Combination Washer Dryers
A combination washer and dryer is exactly what it sounds like--a washer and dryer combined into a single unit--a veritable all-in-one appliance and perfect space saver. The combination was introduced to the public in the 1950s but has quietly remained behind the scenes for a number of years. Recently however, it has experienced a rebirth and an increase in popularity. While Whirlpool and other manufacturers have been selling combination washer and dryer units in Europe, homeowners in the United States are just now starting to jump on the bandwagon, replacing their side-by-side washers and dryers with combinations.
What Is a Combination Washer and Dryer Unit?
A combination differs from stackable washer and dryer in that it is actually a washing machine with a drying function added on as opposed to two separate units stacked on top of each other. The combination, which is a front-loading model, works using a ductless technology with a condensation mechanism to remove moisture from the washed clothes. This condensation mechanism functions similar to a dehumidifier. Hot air is blown into the washing machine's tub and the condensation unit, which is essentially a blast of cold air, removes the moisture from the now moist hot air via a drainage hose or pipes that connect to the home's wastewater system-the same pipes that would be used to drain water from a conventional washing machine.

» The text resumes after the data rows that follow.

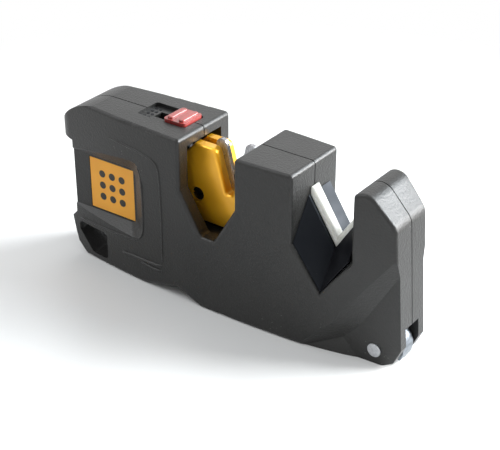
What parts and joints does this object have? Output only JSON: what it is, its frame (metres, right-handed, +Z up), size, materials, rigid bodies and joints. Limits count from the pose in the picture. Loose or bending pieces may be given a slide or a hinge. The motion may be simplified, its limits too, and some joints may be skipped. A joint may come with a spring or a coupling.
{
  "type": "knife sharpener",
  "caption": "Pocket pull through knife sharpener with a rocking carbide vee, a ceramic vee, a sliding lock and a flip out diamond rod.",
  "frame": {"origin": "middle of the base, on the surface that the sharpener stands on", "axes": "+X towards the tail with the rod hinge, +Y towards the back, -Y the front with the label plate, +Z up"},
  "size_m": [0.108, 0.022, 0.0479],
  "materials": {
    "body_plastic": "satin moulded ABS with a fine texture",
    "label_orange": "satin printed plate",
    "gold_coating": "gold coated steel, satin",
    "carbide": "ground tungsten carbide",
    "pin_steel": "turned and satin steel",
    "screw_steel": "blackened steel",
    "spring_steel": "blued spring steel",
    "bush_brass": "turned brass",
    "slider_red": "moulded red plastic, satin",
    "insert_plastic": "polished black plastic",
    "ceramic_white": "sintered white ceramic, smooth",
    "diamond_grit": "diamond grit in nickel plate"
  },
  "bodies": {
    "root": {"front_shell": "body_plastic", "back_shell": "body_plastic", "shell_screws": "screw_steel", "label_plate": "label_orange", "pivot_bushes": "bush_brass", "lock_detent_spring": "spring_steel", "ceramic_holder": "insert_plastic", "ceramic_left": "ceramic_white", "ceramic_right": "ceramic_white", "rod_pin": "pin_steel", "hub_washers": "pin_steel", "rod_detent_spring": "spring_steel"},
    "carrier": {"carrier_front_cheek": "gold_coating", "carrier_rear_cheek": "gold_coating", "carrier_screws": "screw_steel", "carbide_left": "carbide", "carbide_right": "carbide", "pivot_pins": "pin_steel"},
    "slider": {"lock_slider": "slider_red", "lock_tongue": "insert_plastic"},
    "rod": {"rod_hub": "pin_steel", "diamond_rod": "diamond_grit", "rod_rivet": "pin_steel"}
  },
  "joints": [
    {"name": "carrier_rock", "type": "hinge", "parent": "root", "child": "carrier", "pos_m": [-0.0006, 0, 0.03], "axis": [1, 0, 0], "range_deg": [-12, 12]},
    {"name": "lock_slide", "type": "slide", "parent": "root", "child": "slider", "axis": [-1, 0, 0], "range_m": [0, 0.006]},
    {"name": "rod_swing", "type": "hinge", "parent": "root", "child": "rod", "pos_m": [0.0468, 0, 0.0038], "axis": [0, -1, 0], "range_deg": [0, 180]}
  ]
}
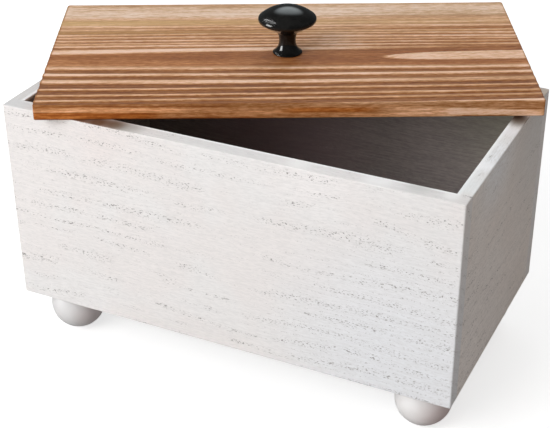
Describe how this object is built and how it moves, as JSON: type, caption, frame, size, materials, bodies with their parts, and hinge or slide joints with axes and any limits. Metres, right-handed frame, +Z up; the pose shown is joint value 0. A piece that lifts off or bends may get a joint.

The Pros and Cons of Using a Washer and Dryer Unit
The primary advantage of a combination washer and dryer unit is that it is a space saver. In addition, the size and weight of a combination unit are about the same as a conventional washing machine by itself. People living in apartments, condominiums, and other places where space is at a premium benefit the most from combination units. Most models have wheels under the unit and are easily transported from one location to another. They also use a standard 110volt electrical current, which means they can be plugged into any outlet in the United States. It is also a well-known fact that front loading washing machines clean clothes better than top loading models and use less soap, less water, and therefore less energy. The cons of combination units are that they are significantly more expensive than conventional washers and dryers and that the length of time required to dry clothes can be much longer; sometimes double the amount of time.